Aber nein – als ich mein erstes Engagement als Dramaturg antrat, lange her, im abgelegenen Greifswald, war dort tatsächlich DAS LÄCHELN EINER SOMMERNACHT angekündigt. Für das Programmheft fand ich ein Zitat über Sondheim, das im Theater die Runde machte: Seine Musik sei „wie Schlagsahne mit Messerspitzen“. Der Regisseur fand das toll, der Dirigent nahm es hin, und im Ensemble gab es abweichende Meinungen. Dem Publikum war’s egal – anfangs der Neunziger kam auf früherem DDR-Gebiet ohnehin kaum jemand ins Theater. Aber ich hatte Sondheim gemacht!

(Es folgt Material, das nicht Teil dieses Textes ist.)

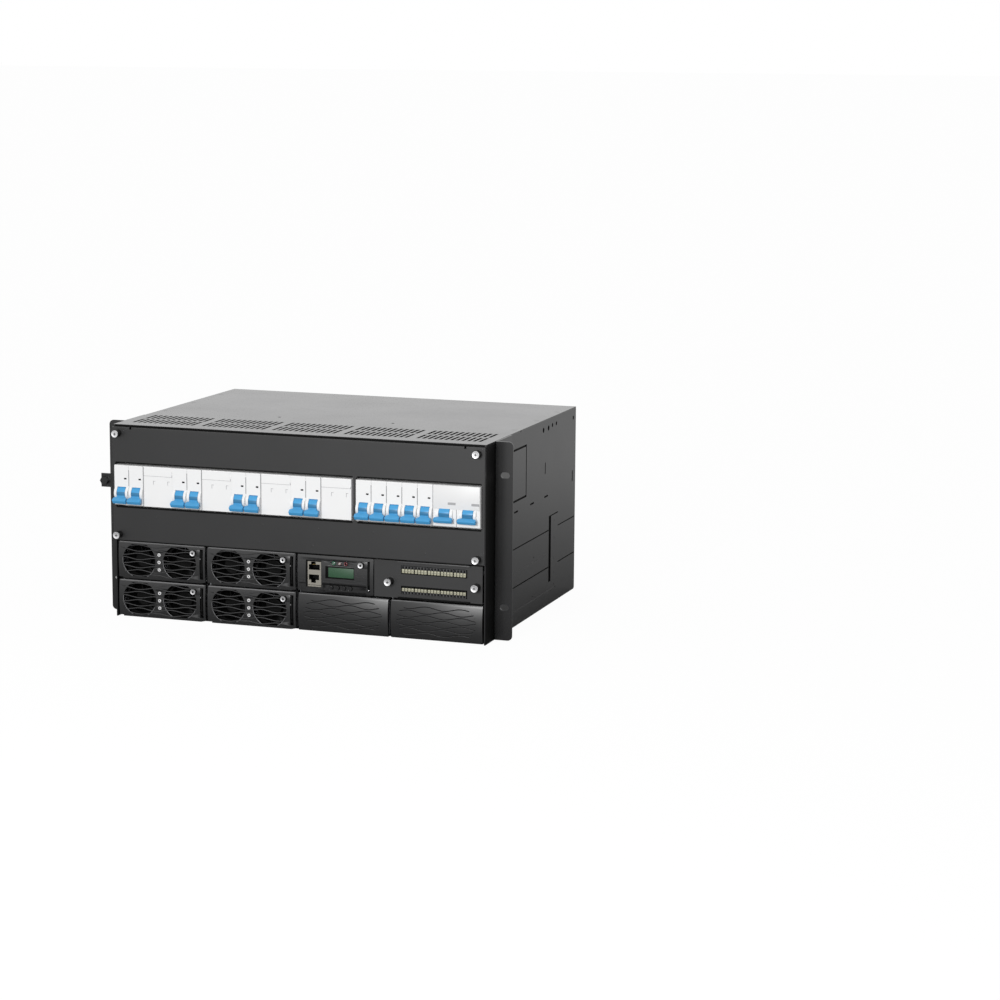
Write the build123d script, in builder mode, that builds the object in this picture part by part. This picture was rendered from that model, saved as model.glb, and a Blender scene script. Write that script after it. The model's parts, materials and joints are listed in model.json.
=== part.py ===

In meinem nächsten Theater wollte ich unbedingt die deutsche Premiere von PASSION durchsetzen. Die verehrte Barbara Böhme-Berthold, damals Chefin von Musik und Bühne, hätte mitgetan, aber am Intendanten biss ich mir die Zähne aus. Der Titel muss sich in seinem Ohr aber doch festgesetzt haben – viele Jahre später brachte er genau dieses Musical andernorts heraus.

Ungefähr ab diesem Zeitpunkt konnte ich mich endlich dauerhaft für Stephen Sondheim einsetzen, und zwar dort, wo es erfolgversprechend war: Bei dem Verlag, der seine Werke in Deutschland vertritt, und in den Theatern, wo Sondheim mehr und mehr als das anerkannt wird, was er ist: Nicht ein Großer, sondern der Größte unter den Broadway-Komponisten.

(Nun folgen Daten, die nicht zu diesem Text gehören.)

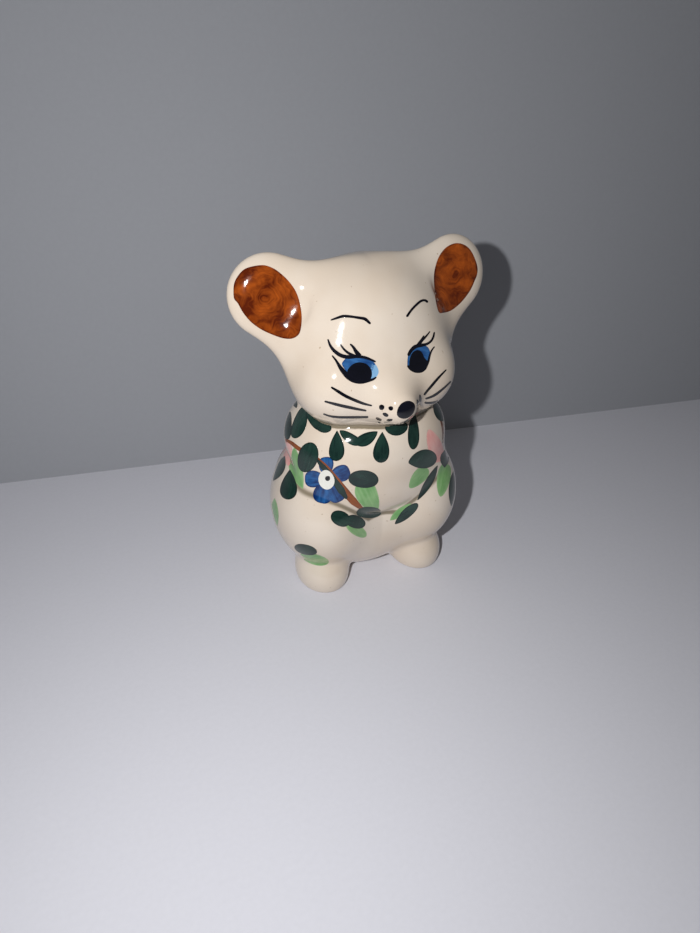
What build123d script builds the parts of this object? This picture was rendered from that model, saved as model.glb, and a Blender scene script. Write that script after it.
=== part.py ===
from build123d import *

import os
from math import asin, cos, degrees, radians, sin

# A small glazed ceramic mouse that sits upright, with its forearms folded under its chin.
# The belly, the chest and the head are hollow forms. The haunches, feet and ears are solid
# pieces of the same clay, and all of them are joined with slip before the firing.
# Millimetres, +Z up. The mouse faces -Y, so its own left is +X. The origin is on the table,
# midway between the tip of the nose and the back of the rump.

os.makedirs("parts", exist_ok=True)

# Overall
figure_depth = 50.2  # from the tip of the nose to the back of the rump
wall = 3.4  # thickness of the hollow forms
vent_diameter = 3.5  # air hole from the base up into the head
overrun = 2.0  # how far a cutting tool runs past what it cuts

# Belly
belly_width = 46.0
belly_depth = 41.8
belly_height = 45.6  # before its lower end is cut flat to stand on
belly_lift_share = 0.788  # the middle's height above the table, of half the height

# Haunches
haunch_width = 25.2
haunch_depth = 30.6
haunch_height = 33.8
haunch_place_shares = (0.58, -0.416, 0.154)  # from the belly's middle, of half its sizes

# Feet
foot_width = 14.7
foot_depth = 18.4
foot_height = 16.4  # before the sole is cut flat
foot_place_shares = (0.617, -0.624)  # from the belly's middle, of half its width and depth
foot_lift_share = 0.362  # the middle's height above the table, of half the foot's height

# Chest, which is the shoulders and the folded forearms
shoulder_width = 43.0
shoulder_depth = 36.2
shoulder_height = 29.0
shoulder_place_shares = (0.0, -0.325, 1.034)  # from the belly's middle, of half its sizes
forearm_width = 42.4
forearm_depth = 21.0
forearm_height = 21.8
forearm_place_shares = (0.0, -0.357, -0.663)  # from the shoulders' middle, of half their sizes
forearm_lean_angle = 16.0  # the forearms lean forward at their lower edge

# Head
cranium_width = 41.5
cranium_depth = 32.5
cranium_height = 38.0
neck_sink = 7.6  # how deep the cranium sits in the top of the shoulders
cranium_behind_muzzle_share = 0.65  # from the muzzle's root, of half the cranium's depth
jowl_width = 40.3  # across both cheeks
jowl_depth = 20.6
jowl_height = 20.2
jowl_place_shares = (0.0, -0.592, -0.412)  # from the cranium's middle, of half its sizes
muzzle_length = 11.6  # from the middle of its root to the middle of the nose
muzzle_diameter = 21.5
muzzle_drop_share = 0.454  # below the cranium's middle, of half the cranium's height
nose_diameter = 9.5

# Ears
ear_place_shares = (0.613, -0.215, 0.327)  # the ear's root, from the cranium's middle
ear_root_width = 23.0
ear_tip_width = 19.0
ear_reach = 12.4  # from the middle of the root to the middle of the round tip
ear_thickness = 5.7
ear_rise_angle = 30.5  # how steeply the ears stand out from the head
ear_yaw_angle = 8.0  # how far they open to the sides
ear_tilt_angle = 16.0  # how far they lean back
dish_length = 19.0
dish_width = 15.4
dish_height = 5.2
dish_depth = 1.0  # at its deepest, below the face of the ear
dish_place_share = 0.80  # the dish's middle, of the ear's reach

# Places worked out from the sizes above
nose_place_y = (nose_diameter - figure_depth) / 2
muzzle_place_y = nose_place_y + muzzle_length
belly_place = Vector(0, (figure_depth - belly_depth) / 2, belly_lift_share * belly_height / 2)


def beside(place, sizes, shares):
    """The place that lies `shares` of the half sizes away from another place."""
    return place + Vector(*(size * share / 2 for size, share in zip(sizes, shares)))


belly_sizes = (belly_width, belly_depth, belly_height)
shoulder_place = beside(belly_place, belly_sizes, shoulder_place_shares)
shoulder_sizes = (shoulder_width, shoulder_depth, shoulder_height)
forearm_place = beside(shoulder_place, shoulder_sizes, forearm_place_shares)
haunch_place = beside(belly_place, belly_sizes, haunch_place_shares)
foot_ground_place = beside(belly_place, belly_sizes, foot_place_shares)
foot_place = Vector(foot_ground_place.X, foot_ground_place.Y, foot_lift_share * foot_height / 2)
cranium_place = Vector(
    0,
    muzzle_place_y + cranium_behind_muzzle_share * cranium_depth / 2,
    shoulder_place.Z + (shoulder_height + cranium_height) / 2 - neck_sink,
)
cranium_sizes = (cranium_width, cranium_depth, cranium_height)
jowl_place = beside(cranium_place, cranium_sizes, jowl_place_shares)
muzzle_place_z = cranium_place.Z - muzzle_drop_share * cranium_height / 2


def ellipsoid(sizes, grow=0):
    """An ellipsoid about the origin, with every half size made larger by `grow`."""
    with BuildPart() as form:
        Sphere(radius=1)
        scale(by=tuple(size / 2 + grow for size in sizes))
    return form.part


def round_cone(root_diameter, tip_diameter, reach, grow=0):
    """A ball about the origin that tapers to a smaller ball, `reach` away along +X."""
    root, tip = root_diameter / 2 + grow, tip_diameter / 2 + grow
    lean = degrees(asin((root - tip) / reach))
    with BuildPart() as form:
        with BuildSketch(Plane.XZ):
            with BuildLine():
                root_arc = CenterArc((0, 0), root, 180, -90 - lean)
                tip_arc = CenterArc((reach, 0), tip, 90 - lean, lean - 90)
                Line(root_arc @ 1, tip_arc @ 0)
                Line(tip_arc @ 1, root_arc @ 0)
            make_face()
        revolve(axis=Axis.X)
    return form.part


def belly_form(grow=0):
    with BuildPart() as form:
        with Locations(belly_place):
            add(ellipsoid(belly_sizes, grow))
    return form.part


def haunch_form(facing):
    with BuildPart() as form:
        with Locations((facing * haunch_place.X, haunch_place.Y, haunch_place.Z)):
            add(ellipsoid((haunch_width, haunch_depth, haunch_height)))
    return form.part


def chest_form(grow=0):
    with BuildPart() as form:
        with Locations(shoulder_place):
            add(ellipsoid(shoulder_sizes, grow))
        with Locations(Location(forearm_place, (-forearm_lean_angle, 0, 0))):
            add(ellipsoid((forearm_width, forearm_depth, forearm_height), grow))
    return form.part


def head_form(grow=0):
    with BuildPart() as form:
        with Locations(cranium_place):
            add(ellipsoid(cranium_sizes, grow))
        with Locations(jowl_place):
            add(ellipsoid((jowl_width, jowl_depth, jowl_height), grow))
        with Locations(Location((0, muzzle_place_y, muzzle_place_z), (0, 0, -90))):
            add(round_cone(muzzle_diameter, nose_diameter, muzzle_length, grow))
    return form.part


def vent():
    """The air hole, from below the base up into the hollow of the head."""
    with BuildPart() as hole:
        with Locations((0, belly_place.Y, -overrun)):
            Cylinder(
                radius=vent_diameter / 2,
                height=cranium_place.Z + overrun,
                align=(Align.CENTER, Align.CENTER, Align.MIN),
            )
    return hole.part


def belly_hollow():
    with BuildPart() as hollow:
        add(belly_form(-wall))
        add(chest_form(wall), mode=Mode.SUBTRACT)
        split(bisect_by=Plane.XY.offset(wall), keep=Keep.TOP)
    return hollow.part


def chest_hollow():
    with BuildPart() as hollow:
        with Locations(shoulder_place):
            add(ellipsoid(shoulder_sizes, -wall))
        add(head_form(wall), mode=Mode.SUBTRACT)
    return hollow.part


# Belly: it takes the chest in a dent in its top, and stands on a flat base
with BuildPart() as belly:
    add(belly_form())
    add(chest_form(), mode=Mode.SUBTRACT)
    add(belly_hollow(), mode=Mode.SUBTRACT)
    add(vent(), mode=Mode.SUBTRACT)
    split(bisect_by=Plane.XY, keep=Keep.TOP)
belly.part.label = "belly"
export_step(belly.part, "parts/belly.step")

# Chest: the shoulders and the folded forearms, with a seat for the head
with BuildPart() as chest:
    add(chest_form())
    add(head_form(), mode=Mode.SUBTRACT)
    add(chest_hollow(), mode=Mode.SUBTRACT)
    add(vent(), mode=Mode.SUBTRACT)
chest.part.label = "chest"
export_step(chest.part, "parts/chest.step")

# Head: the cranium, the jowls and the muzzle in one hollow form
with BuildPart() as head:
    add(head_form())
    add(head_form(-wall), mode=Mode.SUBTRACT)
    add(vent(), mode=Mode.SUBTRACT)
head.part.label = "head"
export_step(head.part, "parts/head.step")

for side, facing in (("left", 1), ("right", -1)):
    # Haunch: a lens of clay on the side of the belly
    with BuildPart() as haunch:
        add(haunch_form(facing))
        add(belly_form(), mode=Mode.SUBTRACT)
        add(chest_form(), mode=Mode.SUBTRACT)
    haunch.part.label = f"haunch_{side}"
    export_step(haunch.part, f"parts/haunch_{side}.step")

    # Foot: a toe of clay in front of the haunch, with a flat sole
    with BuildPart() as foot:
        with Locations((facing * foot_place.X, foot_place.Y, foot_place.Z)):
            add(ellipsoid((foot_width, foot_depth, foot_height)))
        add(belly_form(), mode=Mode.SUBTRACT)
        add(haunch_form(facing), mode=Mode.SUBTRACT)
        split(bisect_by=Plane.XY, keep=Keep.TOP)
    foot.part.label = f"foot_{side}"
    export_step(foot.part, f"parts/foot_{side}.step")

    # Ear: a flat paddle with a shallow dish in its face
    yaw, tilt, rise = radians(ear_yaw_angle), radians(ear_tilt_angle), radians(ear_rise_angle)
    ear_place = beside(cranium_place, cranium_sizes, ear_place_shares)
    ear_plane = Plane(
        origin=(facing * ear_place.X, ear_place.Y, ear_place.Z),
        x_dir=(facing * cos(rise), 0, sin(rise)),
        z_dir=(facing * sin(yaw), -cos(yaw) * cos(tilt), sin(tilt)),
    )
    dish_place = (dish_place_share * ear_reach, 0, (ear_thickness + dish_height) / 2 - dish_depth)
    with BuildPart() as ear:
        add(round_cone(ear_root_width, ear_tip_width, ear_reach))
        scale(by=(1, 1, ear_thickness / ear_tip_width))
        with Locations(dish_place):
            add(ellipsoid((dish_length, dish_width, dish_height)), mode=Mode.SUBTRACT)
    with BuildPart() as seated_ear:
        with Locations(ear_plane.location):
            add(ear.part)
        add(head_form(), mode=Mode.SUBTRACT)
    seated_ear.part.label = f"ear_{side}"
    export_step(seated_ear.part, f"parts/ear_{side}.step")
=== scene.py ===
import math
import random

import bpy
import numpy as np
from mathutils import Matrix, Vector
from mathutils.bvhtree import BVHTree
from mathutils.geometry import delaunay_2d_cdt
from mathutils.interpolate import poly_3d_calc


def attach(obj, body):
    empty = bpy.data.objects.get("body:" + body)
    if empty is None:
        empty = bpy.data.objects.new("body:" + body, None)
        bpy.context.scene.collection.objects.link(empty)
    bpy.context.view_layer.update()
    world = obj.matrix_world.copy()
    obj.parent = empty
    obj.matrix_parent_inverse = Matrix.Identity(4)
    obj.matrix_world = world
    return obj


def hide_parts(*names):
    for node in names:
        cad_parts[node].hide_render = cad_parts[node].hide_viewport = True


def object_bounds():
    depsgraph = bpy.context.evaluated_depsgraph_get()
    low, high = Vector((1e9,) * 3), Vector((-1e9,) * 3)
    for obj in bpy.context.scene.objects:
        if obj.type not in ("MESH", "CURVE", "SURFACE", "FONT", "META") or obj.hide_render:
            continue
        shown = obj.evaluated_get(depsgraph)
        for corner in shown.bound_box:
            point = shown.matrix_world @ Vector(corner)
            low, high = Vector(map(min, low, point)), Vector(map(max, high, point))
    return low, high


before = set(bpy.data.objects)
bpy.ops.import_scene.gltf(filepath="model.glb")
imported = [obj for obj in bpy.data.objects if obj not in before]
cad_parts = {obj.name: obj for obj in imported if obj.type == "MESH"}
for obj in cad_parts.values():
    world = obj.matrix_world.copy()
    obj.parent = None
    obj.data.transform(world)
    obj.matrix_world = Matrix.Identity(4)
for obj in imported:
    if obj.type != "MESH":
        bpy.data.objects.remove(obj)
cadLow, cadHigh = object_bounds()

mm = 0.001
print("frame loaded, CAD box", [round(v, 4) for v in (*cadLow, *cadHigh)])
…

Meine sachte Hoffnung, ihn eines Tages vielleicht doch noch kennenzulernen, wird sich nun nicht mehr erfüllen. Aber er bleibt ein Vorbild: Jedes Sondheim-Musical erkundet neues Terrain, überwindet leichtfüßig oder demonstrativ die bis dahin geltenden Grenzen der Gattung, seine Musik und seine unvergleichlichen Texte sprechen Herz und Verstand gleichermaßen, als ein Ganzes an.

Dass der Meister die in den letzten Jahren entstandenen neuen deutschen Fassungen von FOLLIES, SUNDAY IN THE PARK WITH GEORGE und THE FROGS als „thrilling!“ adelte und nach einer deutschsprachigen Aufführung von SWEENEY TODD in Wien ausdrücklich die Übersetzung lobte, obwohl er selbst der Sprache nicht mächtig war („die Leute haben an den richtigen Stellen gelacht!“), ist uns allen ein stetiger Ansporn.

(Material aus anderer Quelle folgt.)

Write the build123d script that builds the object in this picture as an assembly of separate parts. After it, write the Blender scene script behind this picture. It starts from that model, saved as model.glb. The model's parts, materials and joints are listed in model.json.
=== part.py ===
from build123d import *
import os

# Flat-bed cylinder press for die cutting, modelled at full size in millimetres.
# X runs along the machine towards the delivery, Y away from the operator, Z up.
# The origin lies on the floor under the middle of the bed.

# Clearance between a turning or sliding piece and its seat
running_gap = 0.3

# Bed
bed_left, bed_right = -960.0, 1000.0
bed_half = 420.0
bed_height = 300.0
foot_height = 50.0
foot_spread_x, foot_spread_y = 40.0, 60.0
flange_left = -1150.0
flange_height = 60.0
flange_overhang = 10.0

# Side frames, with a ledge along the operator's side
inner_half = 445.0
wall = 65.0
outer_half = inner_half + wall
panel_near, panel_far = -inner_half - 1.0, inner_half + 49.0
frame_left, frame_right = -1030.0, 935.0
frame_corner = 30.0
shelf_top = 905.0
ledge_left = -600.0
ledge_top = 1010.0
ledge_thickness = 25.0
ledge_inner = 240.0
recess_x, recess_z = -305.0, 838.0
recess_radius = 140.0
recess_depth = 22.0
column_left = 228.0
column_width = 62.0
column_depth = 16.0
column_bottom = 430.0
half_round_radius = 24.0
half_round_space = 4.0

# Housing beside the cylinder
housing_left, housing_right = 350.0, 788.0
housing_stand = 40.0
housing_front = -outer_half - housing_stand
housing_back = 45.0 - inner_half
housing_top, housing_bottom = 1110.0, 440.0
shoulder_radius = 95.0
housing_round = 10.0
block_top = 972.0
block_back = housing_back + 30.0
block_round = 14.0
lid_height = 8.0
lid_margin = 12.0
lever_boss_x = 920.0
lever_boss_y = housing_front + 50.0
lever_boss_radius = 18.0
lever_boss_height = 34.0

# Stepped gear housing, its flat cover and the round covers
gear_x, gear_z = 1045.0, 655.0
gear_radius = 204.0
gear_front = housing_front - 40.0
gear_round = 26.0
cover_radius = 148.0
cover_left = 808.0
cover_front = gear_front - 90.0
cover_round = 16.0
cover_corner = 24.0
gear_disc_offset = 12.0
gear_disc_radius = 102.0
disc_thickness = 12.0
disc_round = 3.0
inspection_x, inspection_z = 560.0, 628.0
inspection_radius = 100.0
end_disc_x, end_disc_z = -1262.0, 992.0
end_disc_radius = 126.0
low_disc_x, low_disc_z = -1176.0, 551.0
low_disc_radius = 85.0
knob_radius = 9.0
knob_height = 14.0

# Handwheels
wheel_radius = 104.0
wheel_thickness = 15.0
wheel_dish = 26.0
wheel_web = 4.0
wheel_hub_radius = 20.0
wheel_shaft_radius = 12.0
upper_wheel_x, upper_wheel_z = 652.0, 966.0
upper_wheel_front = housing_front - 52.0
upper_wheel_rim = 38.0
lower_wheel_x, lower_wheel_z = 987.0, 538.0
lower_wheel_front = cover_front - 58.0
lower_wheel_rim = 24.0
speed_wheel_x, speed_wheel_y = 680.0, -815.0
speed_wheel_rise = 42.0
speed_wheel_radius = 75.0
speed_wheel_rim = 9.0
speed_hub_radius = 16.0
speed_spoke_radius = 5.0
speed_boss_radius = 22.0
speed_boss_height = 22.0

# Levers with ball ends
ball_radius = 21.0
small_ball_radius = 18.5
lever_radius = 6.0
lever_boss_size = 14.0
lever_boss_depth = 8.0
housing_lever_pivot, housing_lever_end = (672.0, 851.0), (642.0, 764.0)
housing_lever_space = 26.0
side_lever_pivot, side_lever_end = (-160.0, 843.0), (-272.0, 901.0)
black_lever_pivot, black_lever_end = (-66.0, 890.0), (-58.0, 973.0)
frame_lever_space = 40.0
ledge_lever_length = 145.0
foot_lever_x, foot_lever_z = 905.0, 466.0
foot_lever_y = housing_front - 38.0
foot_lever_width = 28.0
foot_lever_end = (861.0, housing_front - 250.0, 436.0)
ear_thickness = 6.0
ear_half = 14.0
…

In einem seiner letzten Interviews sagte Sondheim, es sei „wunderbar zu wissen, dass Menschen meinen Kram mögen“ und dass sein größter Wunsch sei, „dass das Zeug immer wieder auf der Bühne gezeigt werde, immer wieder“.

Ich darf auch im Namen meiner Kolleginnen und Kollegen sagen: Ganz gewiss, Mister Sondheim, wir mögen, nein – wir lieben den „Kram“. Und wir werden unermüdlich daran arbeiten, dass er immer wieder, und immer wieder neu, auf die Bühne gelangt.